Still, it’s not cheaper, is it? And unlike most of the products that Amazon sells, people really do often need stuff right this minute, not two days or a week from now. That’s why Merzbacher is skeptical that online groceries pose an existential threat to bricks-and-mortar grocers; she views them mostly as complements. You might have your weekly delivery that comes at a convenient time and contains all your staples and heavy items, and then drop in at your local store for a few things that you need to finish dinner.

That’s presumably one of the reasons that Merzbacher didn’t seem that worried about Amazon. There’s a sort of paradox at the heart of online grocery: The grocery business requires big scale, because the profit margins are razor thin, so you need a lot of volume to really make money. However, because the margins are razor thin, you have to be really, really careful about spoilage. If you order too much food and don’t sell it, you’ll hemorrhage cash. That’s what killed early Web grocers like Webvan.

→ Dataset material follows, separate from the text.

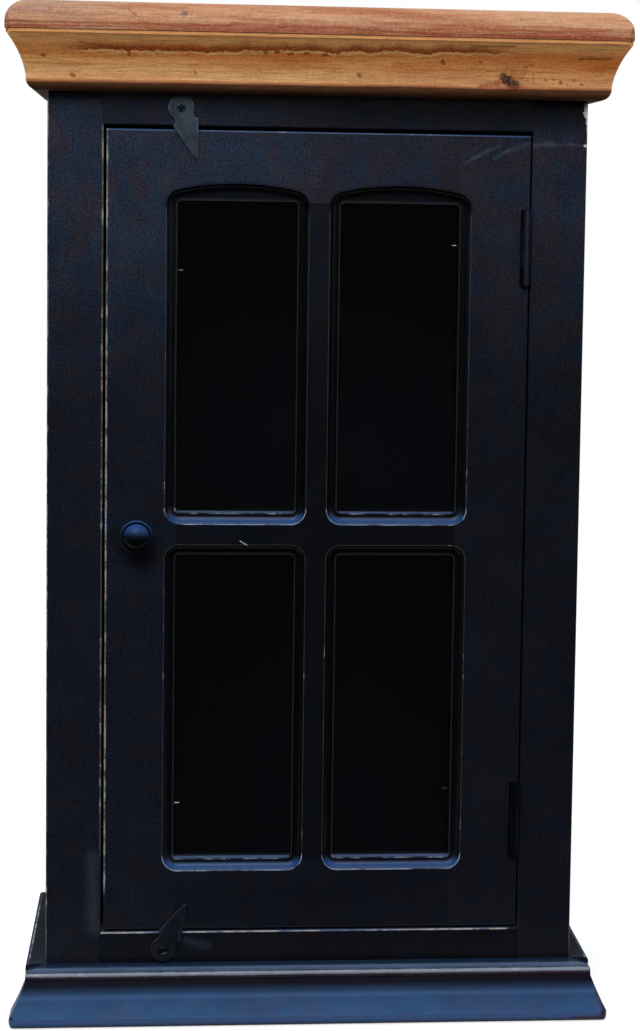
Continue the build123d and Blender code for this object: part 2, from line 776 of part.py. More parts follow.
def leaf_screws(hinge_z, wall_x, way):
    """The two countersunk screws of one leaf."""
    screw = screw_solid(
        hinge_screw_radius + leaf_thickness, leaf_thickness, hinge_screw_radius,
        hinge_screw_length, countersunk=True,
    )
    with BuildPart() as screws:
        for screw_z in screw_heights(hinge_z):
            with Locations(Plane((wall_x + way * leaf_thickness, leaf_screw_y, screw_z), z_dir=(way, 0, 0))):
                add(screw)
    return screws


leaf_walls = {"frame": (opening_half, -1), "door": (hinge_x - barrel_radius, 1)}
for name, hinge_z in hinge_heights.items():
    for carrier, (wall_x, way) in leaf_walls.items():
        save(hinge_leaf(hinge_z, wall_x, way, carrier == "frame"), f"{name}_hinge_{carrier}_leaf")
        save(leaf_screws(hinge_z, wall_x, way), f"{name}_hinge_{carrier}_screws")
    with BuildPart() as hinge_pin:
        with Locations((hinge_x, hinge_y, hinge_z)):
            Cylinder(hinge_pin_radius, hinge_height)
    save(hinge_pin, f"{name}_hinge_pin")



# Turn buttons: an eye on a screw, a neck and a pointed leaf
def turn_button(x, z, turn):
    """Forged button whose leaf points up at turn 0; turn is counter-clockwise as seen from in front."""
    shoulder_z = button_eye_radius + button_shoulder_drop
    across = (math.cos(math.radians(turn)), 0, math.sin(math.radians(turn)))
    eye = Plane((x, button_back_y, z), x_dir=across, z_dir=(0, -1, 0))
    with BuildPart() as button:
        with BuildSketch(eye) as outline:
            Circle(button_eye_radius)
            with Locations((0, shoulder_z / 2)):
                Rectangle(2 * button_neck, shoulder_z)
            with BuildLine():
                Polyline(
                    (-button_half_width, shoulder_z),
                    (button_half_width, shoulder_z),
                    (0, button_length),
                    close=True,
                )
            make_face()
            shoulders = outline.vertices().filter_by(
                lambda corner: abs(corner.X) > (button_neck + button_half_width) / 2
            )
            fillet(shoulders, button_shoulder_radius)
            fillet(outline.vertices().sort_by(Axis.Y)[-1], button_point_radius)
        extrude(amount=button_thickness)
        chamfer(button.faces().sort_by(Axis.Y)[0].edges(), button_bevel)
        with Locations(eye):
            Hole(screw_radius + button_fit)
    return button


for name, (button_x, button_z, turn) in button_places.items():
    save(turn_button(button_x, button_z, turn), f"{name}_turn_button")
    with BuildPart() as button_screw:
        seat = Plane((button_x, button_front_y - button_fit, button_z), z_dir=(0, -1, 0))
        with Locations(seat):
            add(
                screw_solid(
                    screw_head_radius, screw_head_height, screw_radius,
                    button_screw_length + button_standoff + button_thickness,
                )
            )
    save(button_screw, f"{name}_button_screw")
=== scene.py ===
import math

import bpy
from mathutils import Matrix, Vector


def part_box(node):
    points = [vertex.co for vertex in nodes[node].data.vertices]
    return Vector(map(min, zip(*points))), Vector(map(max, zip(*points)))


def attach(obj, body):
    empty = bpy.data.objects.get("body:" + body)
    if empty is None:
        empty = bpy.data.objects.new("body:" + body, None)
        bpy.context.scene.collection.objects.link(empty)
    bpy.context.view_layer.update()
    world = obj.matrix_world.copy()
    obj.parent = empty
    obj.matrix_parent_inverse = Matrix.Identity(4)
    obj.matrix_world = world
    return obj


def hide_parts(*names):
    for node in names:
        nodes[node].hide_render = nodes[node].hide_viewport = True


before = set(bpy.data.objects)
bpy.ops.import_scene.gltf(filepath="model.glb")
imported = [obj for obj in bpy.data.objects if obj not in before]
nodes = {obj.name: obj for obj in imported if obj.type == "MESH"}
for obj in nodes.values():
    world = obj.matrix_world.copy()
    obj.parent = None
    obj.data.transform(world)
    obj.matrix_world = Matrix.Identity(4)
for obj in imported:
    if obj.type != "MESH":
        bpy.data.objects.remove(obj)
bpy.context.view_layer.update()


# -------------------- carcass sides
# Two flat pine sides, brushed with thin black paint that has a navy cast. They are
# housed for the boards and glued behind the face frame.
def tone(red, green, blue):
    """A colour read as 0 to 255 steps on a paint card, as linear light."""
    def channel(step):
        share = step / 255
        return share / 12.92 if share <= 0.04045 else ((share + 0.055) / 1.055) ** 2.4
    return (channel(red), channel(green), channel(blue), 1.0)


def feed(tree, socket, value):
    """Joins a socket to another node's output, or gives it a plain value."""
    if isinstance(value, bpy.types.NodeSocket):
        tree.links.new(value, socket)
    else:
        socket.default_value = value


def fill(tree, node, **values):
    """Feeds a node's sockets by name. A space in a name is written _."""
    for name, value in values.items():
        feed(tree, node.inputs[name.replace("_", " ")], value)


def maths(tree, operation, *values, clamp=False):
    sum_node = tree.nodes.new("ShaderNodeMath")
    sum_node.operation = operation
    sum_node.use_clamp = clamp
    for socket, value in zip(sum_node.inputs, values):
        feed(tree, socket, value)
    return sum_node.outputs[0]


def times(tree, first, *others, clamp=False):
    for other in others:
        first = maths(tree, "MULTIPLY", first, other, clamp=clamp)
    return first


def plus(tree, first, second, clamp=False):
    return maths(tree, "ADD", first, second, clamp=clamp)


def minus(tree, first, second, clamp=False):
    return maths(tree, "SUBTRACT", first, second, clamp=clamp)


def vectors(tree, operation, first, second=(0.0, 0.0, 0.0)):
    vector_node = tree.nodes.new("ShaderNodeVectorMath")
    vector_node.operation = operation
    feed(tree, vector_node.inputs[0], first)
    feed(tree, vector_node.inputs[1], second)
    return vector_node.outputs["Value" if operation in ("LENGTH", "DOT_PRODUCT") else "Vector"]


def apart(tree, place):
    """The X, Y and Z of a place."""
    split = tree.nodes.new("ShaderNodeSeparateXYZ")
    feed(tree, split.inputs[0], place)
    return split.outputs


def fade(tree, value, full, none):
    """1 where value is full, 0 where it is none, eased between."""
    ramp = tree.nodes.new("ShaderNodeMapRange")
    ramp.interpolation_type = "SMOOTHSTEP"
    fill(tree, ramp, Value=value, From_Min=full, From_Max=none, To_Min=1.0, To_Max=0.0)
    return ramp.outputs["Result"]


def cloud(tree, place, scale, detail=3.0, roughness=0.55, distortion=0.0):
    noise = tree.nodes.new("ShaderNodeTexNoise")
    fill(tree, noise, Vector=place, Scale=scale, Detail=detail, Roughness=roughness, Distortion=distortion)
    return noise.outputs["Fac"]


def blend(tree, share, first, second):
    mixer = tree.nodes.new("ShaderNodeMix")
    mixer.data_type = "RGBA"
    feed(tree, mixer.inputs[0], share)
    feed(tree, mixer.inputs[6], first)
    feed(tree, mixer.inputs[7], second)
    return mixer.outputs[2]


def over(tree, colour, mask, level, upper_colour):
    """Lays one colour over another where the mask is, at a level of 0 to 1."""
    return blend(tree, times(tree, mask, level), colour, upper_colour)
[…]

Peapod was well positioned to handle that challenge because Royal Ahold, which owns it, also operates grocery stores, like Stop-and-Shop and Giant. In the case of Stop-and-Shop, the “warerooms” are actually in the stores, minimizing the risk that they’ll end up overstocked with a bunch of food that goes bad. But they still have to pay very careful attention.

“It’s a tricky business,” Merzbacher told me, “not to be entered into lightly.”

Of course, I’m never ready to count Amazon out: For one thing, it doesn't seem all that fixated on actually, y’know, making a profit; and for another, Jeff Bezos is a strategic genius with a relentless focus on flawless implementation. The pilot program in Seattle, Amazon Fresh, seems to be doing OK, and, according to the Wall Street Journal, it’s spurring add-on sales of other items.

But I do think that moving into the grocery business will be the biggest challenge that Amazon has taken on in a long while. I will be watching avidly to see how it manages it.